This year I had a Christmas break for the first time in years. I worked retail for eight years, so Christmas was never, ever a break for me. When we moved to Nebraska, I began working at a college. The offices are closed during Christmas, but I always still went to work at least half of the days while the rest of the staff was off because I was hourly and needed the hours. This year, I got put on salary, which includes some paid time off, including the week between Christmas and New Year’s!
Counting weekends, that’s eleven days of glorious sleeping in, eating Christmas food, catching up on all the stuff I don’t do during the work week. During this break, I began to see the value of rest. These eleven days were sorta like what happens when you call IT for help with your computer and they say, “Well, did you turn it off and turn it back on again?” And you sheepishly say, “Hmmm…what a novel idea. I’ll try that.” And that works.
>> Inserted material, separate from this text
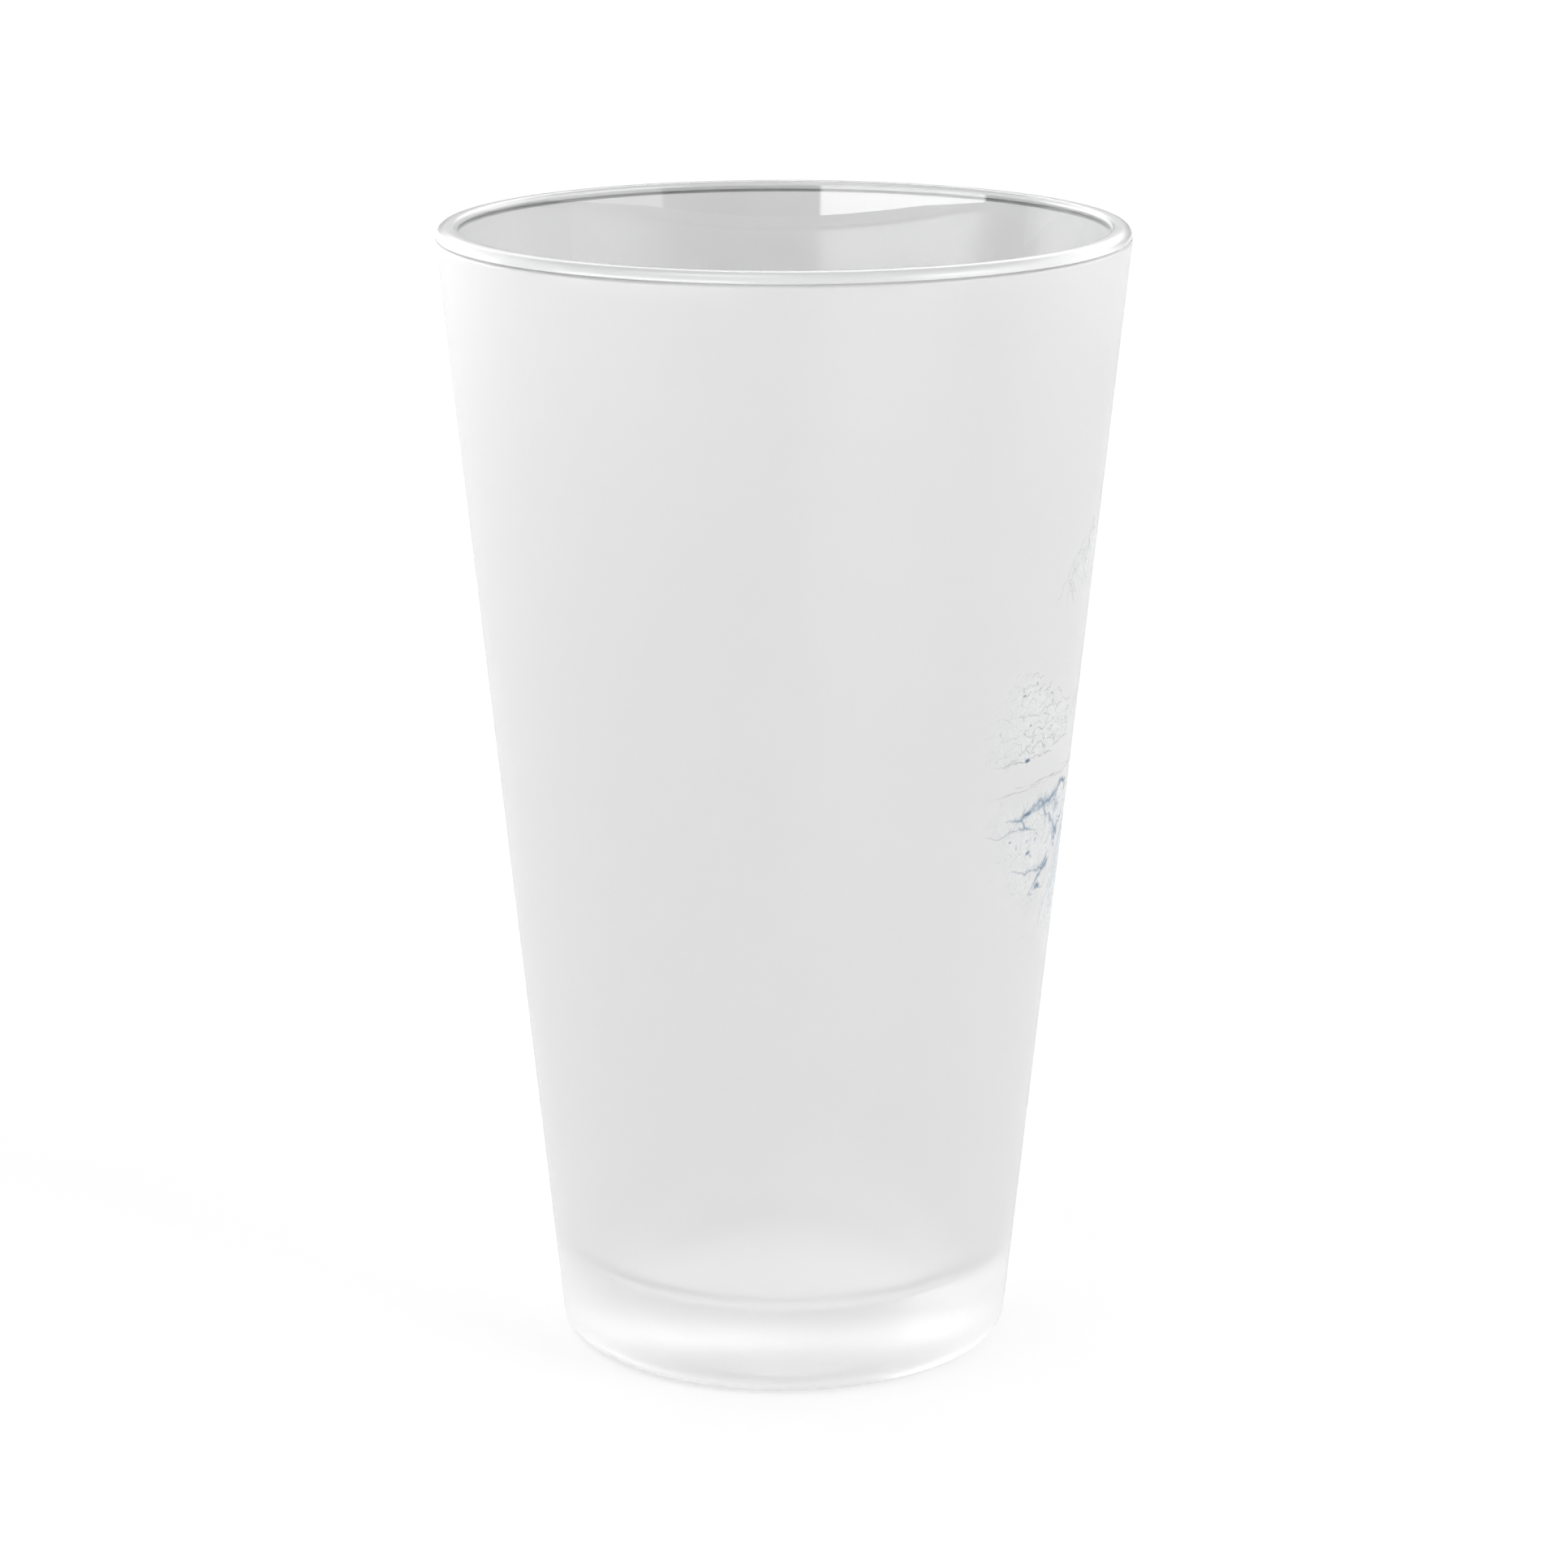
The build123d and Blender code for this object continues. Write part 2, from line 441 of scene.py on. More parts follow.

One thing I noticed about being off for this long was the ability to finish tasks. I finished a writing project. My laundry basket was actually empty for a day or so. I cleaned the house more than once. I cooked enough food to feed us for just about the entire time on leftovers. These are things that often only get half done because I just don’t have time to do them. I do them in bits and pieces because two hours an evening isn’t enough to complete all the stuff I need to do.
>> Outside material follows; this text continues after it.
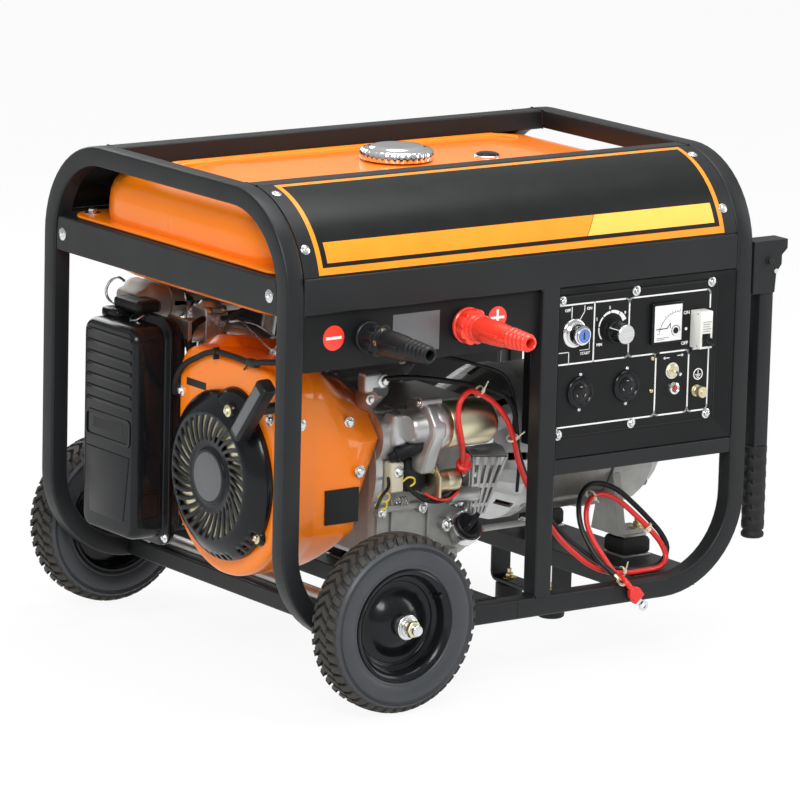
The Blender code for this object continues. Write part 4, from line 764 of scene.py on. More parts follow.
def visors():
    span = ((0.0256, 12.3), (LENGTH - 0.0256, 12.3), (LENGTH - 0.0256, 81.9), (0.0256, 81.9))
    for name, side in (("front", -1), ("rear", 1)):
        shape = Shape(name + "_visor_sheet", "paint_black")
        visor_sheet(shape, side, span, 0.1243, 0.0016, 26)
        shape.done(replaces=(name + "_visor",))
        shape = Shape(name + "_visor_bolts", "zinc")
        for x, angle in ((0.0345, 28.5), (0.0370, 70.0), (LENGTH - 0.0395, 69.2), (LENGTH - 0.0410, 27.6)):
            place = visor_point(side, 0.1243, angle, x)
            outward = Vector(visor_point(side, 1.0, angle, x)) - Vector(place)
            shape.bolt(place, outward, 0.0038, washer=0.0062, height=0.0020, kind="socket")
        shape.done()
    label = Shape("front_visor_label", "label_black", "label_orange", "label_yellow")
    left, right = 0.0475, 0.6695
    low, high = 13.2, 80.5
    label.use("label_orange")
    visor_sheet(label, -1, ((left, low), (right, low), (right, high), (left, high)), 0.12455, 0.0003, 26)
    label.use("label_black")
    inner_left, inner_right, inner_low, inner_high = left + 0.0066, right - 0.0066, 17.2, 77.0
    visor_sheet(
        label, -1, ((inner_left, inner_low), (inner_right, inner_low), (inner_right, inner_high),
                    (inner_left, inner_high)), 0.12475, 0.0003, 26,
    )
    stripe_low, stripe_high = 19.6, 31.6
    stripe_left, stripe_right = inner_left + 0.0075, inner_right - 0.0075
    label.use("label_orange")
    visor_sheet(
        label, -1, ((stripe_left, stripe_low), (0.4535, stripe_low), (0.4710, stripe_high),
                    (stripe_left, stripe_high)), 0.12492, 0.0003, 10,
    )
    label.use("label_yellow")
    visor_sheet(
        label, -1, ((0.4545, stripe_low), (stripe_right, stripe_low), (stripe_right, stripe_high),
                    (0.4720, stripe_high)), 0.12492, 0.0003, 10,
    )
    label.done()


frame_loops()
frame_details()
visors()


# ---------------------------------------------------------------- feet, axle and wheels
def feet():
    for name, side in (("front", -1), ("rear", 1)):
        profile = [(0, 0.0266), (0.0165, 0.0266), (0.0180, 0.0250), (0.0180, 0.004), (0.0172, 0.0012), (0.0155, 0)]
        shape = Shape(name + "_foot", "rubber", "brass")
        shape.use("rubber").turned([*profile, (0, 0)], (0.585, side * 0.046, 0), (0, 0, 1), 40)
        shape.use("brass").bolt((0.585, side * 0.046, 0.0322), (0, 0, 1), 0.0055, height=0.0060)
        shape.rod((0.585, side * 0.046, 0.038), (0.585, side * 0.046, 0.045), 0.0030)
        shape.done(replaces=(name + "_support_foot",))


def axle():
    shape = Shape("axle_shaft", "steel", "zinc", "brass", "gold")
    shape.use("steel").rod((AXLE_X, -0.3560, AXLE_Z), (AXLE_X, 0.3560, AXLE_Z), 0.0080, steps=32)
    for side in (-1, 1):
        shape.use("steel").box(
            (AXLE_X - 0.011, AXLE_X + 0.011),
            tuple(sorted((side * 0.205, side * 0.235))),
            (RAIL_HIGH + 0.0003, AXLE_Z),
            0.001,
        )
        shape.use("zinc")
        out = Vector((0, side, 0))
        hub = Vector((AXLE_X, side * WHEEL_Y, AXLE_Z))
        shape.rod(hub - out * 0.030, hub - out * 0.0225, 0.013, steps=32, bevel=0.0006)
        shape.use("steel").turned([(0, 0.0182), (0.0120, 0.0182), (0.0125, 0.0188), (0.0125, 0.0292), (0, 0.0292)],
                                  hub, out, 40)
        washer = [(0, 0.0288), (0.0153, 0.0288), (0.0155, 0.0294), (0.0155, 0.0302), (0.0148, 0.0308), (0.0118, 0.0308)]
        washer += [(0.0115, 0.0314), (0.0112, 0.0336), (0.0104, 0.0342), (0, 0.0342)]
        shape.use("zinc").turned(washer, hub, out, 48)
        shape.use("brass").turned([(0, 0.034), (0.0080, 0.034), (0.0080, 0.0368), (0, 0.0368)], hub, out, 32)
        shape.use("gold").hexagon(hub + out * 0.0366, out, 0.0110, 0.0084)
        shape.use("zinc").turned(
            [(0, 0.044), (0.0070, 0.044), (0.0070, 0.0502), (0.0062, 0.0512), (0.0036, 0.0516), (0, 0.0516)],
            hub, out, 32, bevel=0.0,
        )
    shape.done(replaces=("axle",))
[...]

When I’m working every day, a weekend is spent catching up on things I didn’t get to do. Saturday and Sunday aren’t days off. They’re days doing other work. OK, so I’m not going into an office and sitting at a desk. Instead, I’m running around doing laundry, cleaning, cooking, doing errands. I feel very accomplished when these things are done, but often they’re done only in time to begin the next week. If I want free time to do any hobbies or even just read a book, I have to stay up and sacrifice sleep. With eleven days off, I got done with the tasks I thought were so important and even got to have free time! I spent hours crocheting and watching Netflix, and when my mom visited I got to spend time with her instead of going to work while she was here. After two or three days, I completely lost track of what day it was, and, while a bit disorienting, that feeling was so freeing! Not to have to remember whether today Hannah had piano or Emma had gymnastics felt so great. I had a vast series of minutes, hours and even days spreading out in front of me, free and unencumbered by the things that usually bind my time.
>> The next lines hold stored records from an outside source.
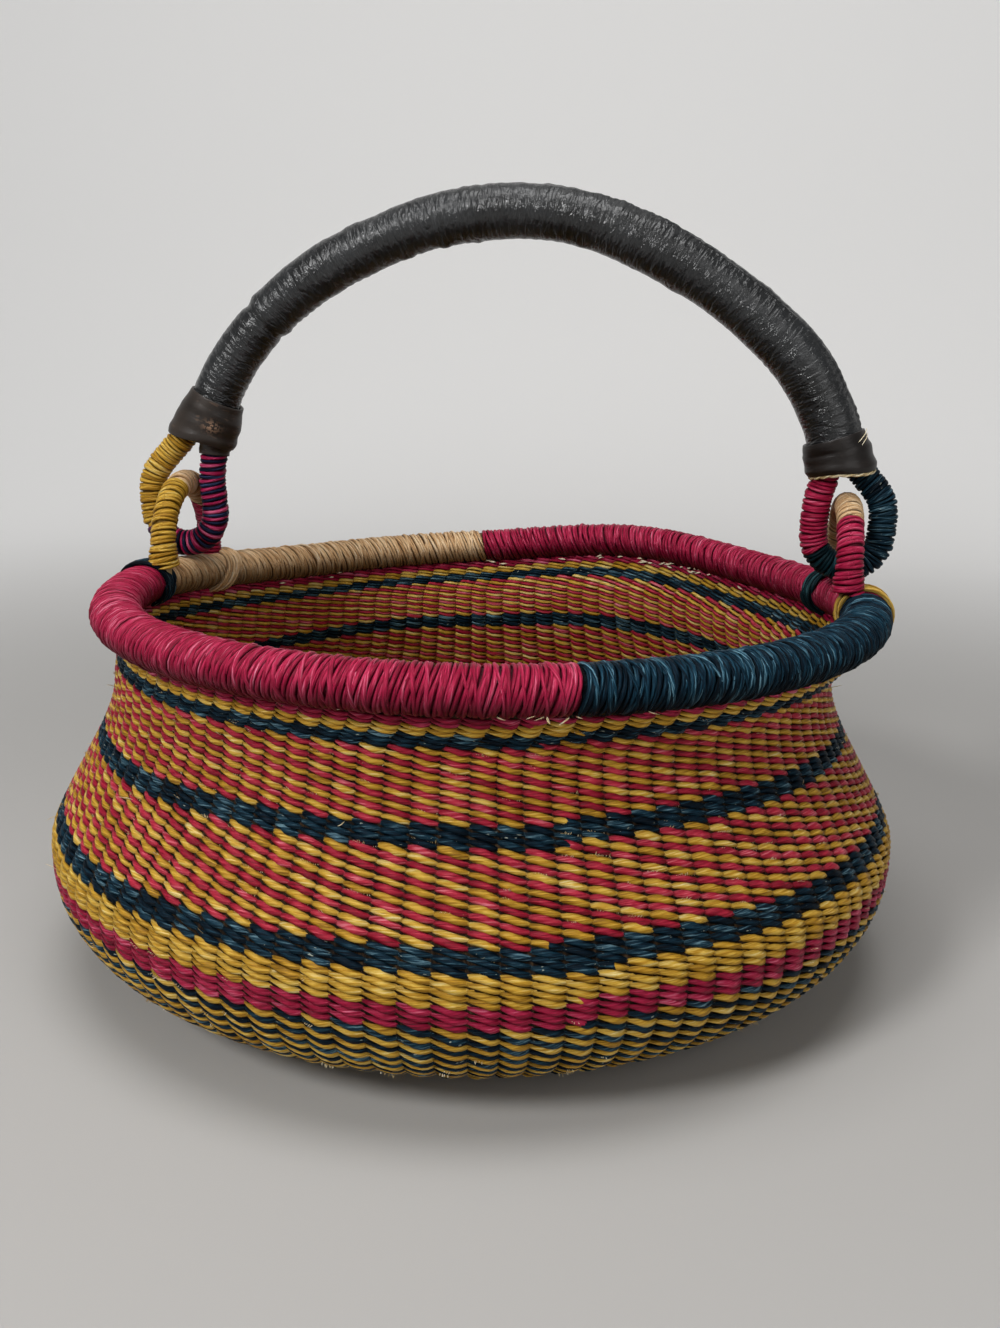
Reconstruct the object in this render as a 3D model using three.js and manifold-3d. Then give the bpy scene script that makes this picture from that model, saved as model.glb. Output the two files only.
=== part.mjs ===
// Round market basket twined from elephant grass, with a bail handle bound in goatskin.
// The basket stands on Z = 0 with its axis on Z. X runs along the handle, Z points up.
// The handle hangs by two eyes that are linked through two grass rings on the rim.
// All lengths are in millimetres.
import * as THREE from 'three';
import { mergeVertices } from 'three/addons/utils/BufferGeometryUtils.js';
import Module from 'manifold-3d';

const wasm = await Module();
wasm.setup();

// Driving dimensions of the woven body
const baseRadius = 100;
const startRadius = 38;
const bellyRadius = 200;
const bellyHeight = 64;
const neckRadius = 168;
const neckHeight = 140;
const mouthRadius = 173;
const mouthHeight = 158.6;
const wallThickness = 4.5;
const bandGap = 0.3;

// How high the bottom of the wall turns up before its flank begins
const turnTop = 22;

// Heights of the weft's colour bands, which are counted down from the mouth
const highMagentaDepth = 4;
const highYellowDepth = 3.4;
const highTealDepth = 4.4;
const highStripeDepth = 29;
const midTealDepth = 7.4;
const lowStripeDepth = 30.4;
const lowTealDepth = 8;
const lowYellowDepth = 10.6;
const lowMagentaDepth = 8.8;

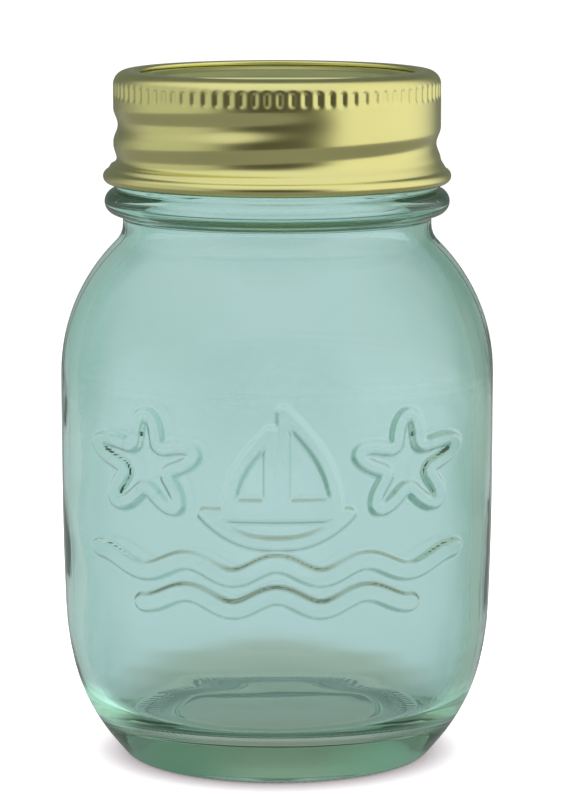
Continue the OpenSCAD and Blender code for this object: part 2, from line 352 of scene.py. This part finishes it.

We hear all the time how good rest is for us, physically, spiritually and emotionally. I don’t think I really have a grasp on how important it can be and how not getting it can affect my relationships and my attitude. I don’t think most of us know that. We fill our time so we don’t have to spend that time reflecting. We don’t like to face ourselves in silence and think about things we’d rather forget. In some weird way, we like to give up free time because being busy makes us feel important and needed. I know that I feel guilty if I’m not filling up every moment with work, but I keep reminding myself that doing the things that help me feel rested is good work too. It’s important. It’s like hitting the reset button, turning my head and my heart off and turning it back on again. Sometimes that goes a long way toward fixing the things I don’t like in my life.